I would love to read more about the Combat Detachment; the book notes in passing that whilst it took the People's Will three months and a lot of dumb luck to assassinate Alexander II, and that he was their only success, only 8% of the targets of the Combat Detachment escaped unharmed. I would really like to know why it was that they were so successful.
There is a certain about of pathos in the final months of Nicholas II and his family; it could scarcely be otherwise. And afterall, the children did nothing to deserve their fate. Then again, neither did the tens of thousands of peasant children who died because of Nicholas II's policies, the unarmed demonstrators gunned down on his orders or the Jews killed in pogroms he authorised.

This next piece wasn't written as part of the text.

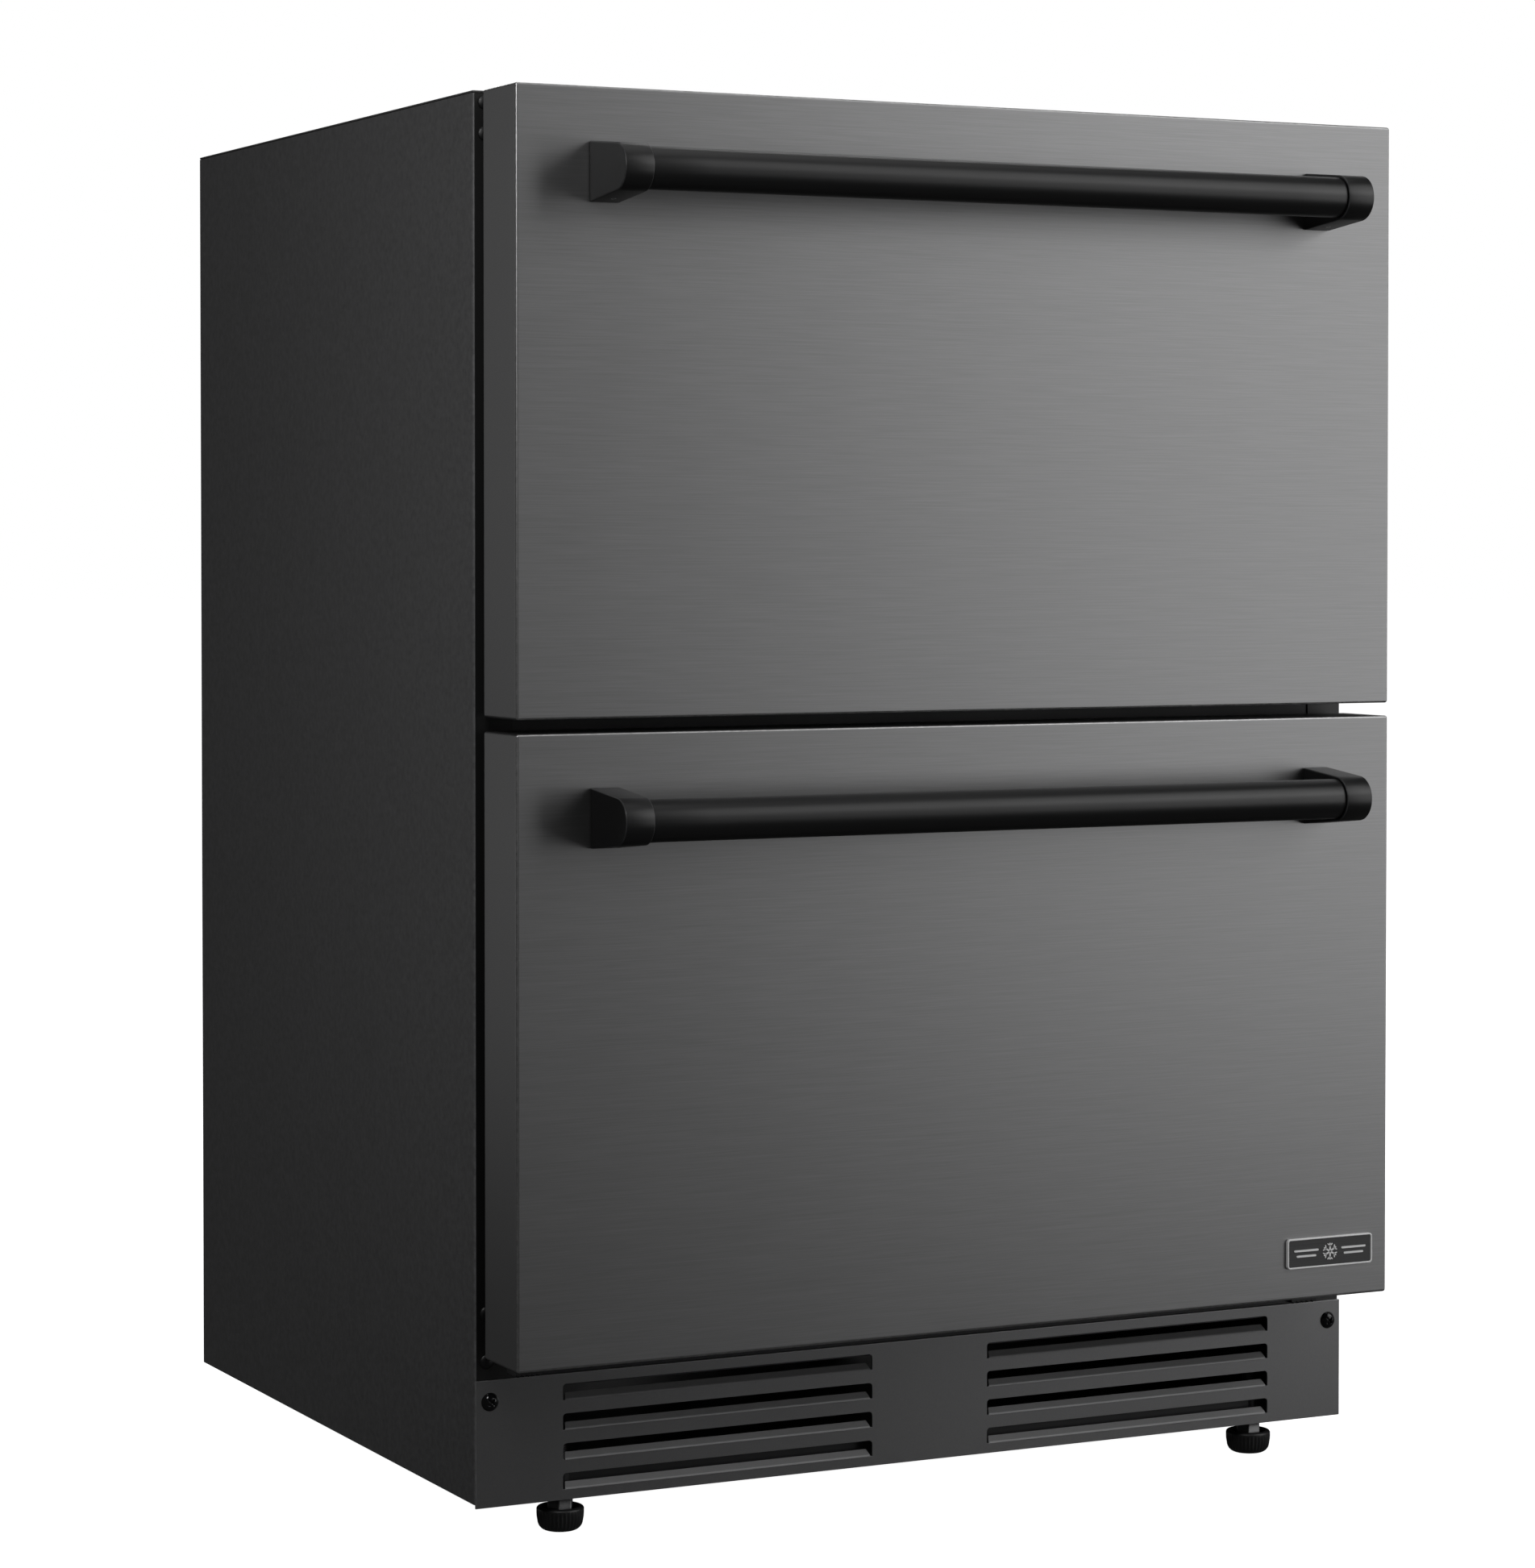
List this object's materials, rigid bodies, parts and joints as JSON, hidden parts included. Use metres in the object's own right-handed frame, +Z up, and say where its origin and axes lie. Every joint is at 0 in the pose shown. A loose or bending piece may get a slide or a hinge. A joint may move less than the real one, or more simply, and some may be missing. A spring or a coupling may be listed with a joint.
{
  "type": "under counter fridge",
  "caption": "Free-standing under-counter refrigerator with stacked pull-out drawers, bar handles, louvred kick plate and levelling feet.",
  "frame": {"origin": "on the floor, under the middle of the whole box from the handles' noses to the back", "axes": "+X to the user's right seen from the front, +Y to the back, +Z up; the drawers open towards -Y"},
  "size_m": [0.597, 0.5862, 0.838],
  "materials": {
    "brushed_skin": "satin",
    "black_sheet": "satin",
    "satin_black": "satin",
    "dark_plastic": "matte",
    "gasket_rubber": "matte",
    "liner_plastic": "satin",
    "foam": "matte",
    "zinc_plate": "satin",
    "stainless": "satin",
    "fin_aluminium": "satin",
    "compressor_enamel": "gloss",
    "copper_line": "satin",
    "lamp_diffuser": "satin",
    "badge_metal": "satin"
  },
  "bodies": {
    "cabinet": {"side_panel_left": "black_sheet", "side_panel_right": "black_sheet", "top_panel": "black_sheet", "rear_panel": "black_sheet", "rear_grille": "black_sheet", "face_frame": "black_sheet", "mullion_bar": "black_sheet", "base_pan": "black_sheet", "underside_panel": "black_sheet", "kick_plate": "satin_black", "kick_screw_left": "satin_black", "kick_screw_right": "satin_black", "cord_gland": "dark_plastic", "control_panel": "dark_plastic", "drain_pan": "dark_plastic", "evaporator_fan_motor": "dark_plastic", "condenser_fan_motor": "dark_plastic", "liner": "liner_plastic", "evaporator_cover": "liner_plastic", "foam_insulation": "foam", "upper_slide_outer_left": "zinc_plate", "upper_slide_outer_right": "zinc_plate", "lower_slide_outer_left": "zinc_plate", "lower_slide_outer_right": "zinc_plate", "evaporator": "fin_aluminium", "condenser": "fin_aluminium", "compressor": "compressor_enamel", "refrigerant_line": "copper_line", "light_bar": "lamp_diffuser"},
    "upper_drawer": {"upper_front_skin": "brushed_skin", "upper_front_core": "foam", "upper_inner_panel": "stainless", "upper_gasket": "gasket_rubber", "upper_handle_bar": "satin_black", "upper_handle_post_left": "satin_black", "upper_handle_post_right": "satin_black", "upper_bin": "stainless", "upper_slide_inner_left": "zinc_plate", "upper_slide_inner_right": "zinc_plate"},
    "upper_rails": {"upper_slide_middle_left": "zinc_plate", "upper_slide_middle_right": "zinc_plate"},
    "lower_drawer": {"lower_front_skin": "brushed_skin", "lower_front_core": "foam", "lower_inner_panel": "stainless", "lower_gasket": "gasket_rubber", "lower_handle_bar": "satin_black", "lower_handle_post_left": "satin_black", "lower_handle_post_right": "satin_black", "lower_bin": "stainless", "lower_slide_inner_left": "zinc_plate", "lower_slide_inner_right": "zinc_plate", "badge": "badge_metal"},
    "lower_rails": {"lower_slide_middle_left": "zinc_plate", "lower_slide_middle_right": "zinc_plate"},
    "foot_front_left": {"foot_front_left": "dark_plastic"},
    "foot_front_right": {"foot_front_right": "dark_plastic"},
    "foot_rear_left": {"foot_rear_left": "dark_plastic"},
    "foot_rear_right": {"foot_rear_right": "dark_plastic"},
    "evaporator_fan": {"evaporator_fan": "dark_plastic"},
    "condenser_fan": {"condenser_fan": "dark_plastic"}
  },
  "joints": [
    {"name": "upper_drawer_slide", "type": "slide", "parent": "cabinet", "child": "upper_drawer", "axis": [0, -1, 0], "range_m": [0, 0.38]},
    {"name": "upper_rails_slide", "type": "slide", "parent": "cabinet", "child": "upper_rails", "axis": [0, -1, 0], "range_m": [0, 0.19]},
    {"name": "lower_drawer_slide", "type": "slide", "parent": "cabinet", "child": "lower_drawer", "axis": [0, -1, 0], "range_m": [0, 0.38]},
    {"name": "lower_rails_slide", "type": "slide", "parent": "cabinet", "child": "lower_rails", "axis": [0, -1, 0], "range_m": [0, 0.19]},
    {"name": "foot_front_left_screw", "type": "slide", "parent": "cabinet", "child": "foot_front_left", "axis": [0, 0, -1], "range_m": [0, 0.02]},
    {"name": "foot_front_right_screw", "type": "slide", "parent": "cabinet", "child": "foot_front_right", "axis": [0, 0, -1], "range_m": [0, 0.02]},
    {"name": "foot_rear_left_screw", "type": "slide", "parent": "cabinet", "child": "foot_rear_left", "axis": [0, 0, -1], "range_m": [0, 0.02]},
    {"name": "foot_rear_right_screw", "type": "slide", "parent": "cabinet", "child": "foot_rear_right", "axis": [0, 0, -1], "range_m": [0, 0.02]},
    {"name": "evaporator_fan_spin", "type": "hinge", "parent": "cabinet", "child": "evaporator_fan", "pos_m": [0, 0.1961, 0.72], "axis": [0, -1, 0], "continuous": true},
    {"name": "condenser_fan_spin", "type": "hinge", "parent": "cabinet", "child": "condenser_fan", "pos_m": [0.04, 0.2131, 0.13], "axis": [1, 0, 0], "continuous": true}
  ],
  "couplings": [
    {"joint": "upper_rails_slide", "follows": "upper_drawer_slide", "ratio": 0.5},
    {"joint": "lower_rails_slide", "follows": "lower_drawer_slide", "ratio": 0.5}
  ]
}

My second book this week was rather more cheerful - Pratchett's The Wee Free Men which deals with Tiffany Aching, a nine year old Witch-in-training and the Nac Mac Feegle, a band of six-inch tall blue "Pictsies" ("their swords glow blue in the presence of lawyers"). It is classic Pratchett - easy to read, very funny and also quite thought provoking. It is part of his series of Discworld books for children, so the plot is a little simpler than the mainstream Discworld novels, and as a result I ripped through it even faster than usual, but that's not really a problem; Pratchett writes books that really benefit from re-reading. I've been reading Jingo for fourteen years now, and I still turn up jokes I missed the first few dozen times I read the book.
The main antagonist of the Wee Free Men is the Elf Queen, who is one of my favourite Pratchett villains. Neil Gaiman and Terry Pratchett have really rejuvenated the idea that elves and fairies are wild, scary things - not cuddly tinkerbells with sparkly wings. It is a theme I like - I've always been partial to the folktales and folk songs where elves steal people away, and claw out the eyes of those who could see them. We also have here the traditional fairy vulnerability to iron. Iron, salt and church bells traditionally ward off th Fair Folk; all, of course, are the products of civilisation. Salt needs mines, or pens to evaporate sea water. Iron needs blast furnaces and mines and smiths. Church bells need architects and smelters and a community. All three represent humanity's taming of the wild things in the world, which is why they ward away elves, the personification of the human fear of the wilderness.
*Sounds like quite a fun job really.
** What is more embarrassing: that the Russian Baltic Fleet mistook the Dogger Bank fishing fleet for a flotilla of Japanese torpedo boats and opened fire, or that the combined fire of the entire Baltic Fleet managed to sink only one fishing boat?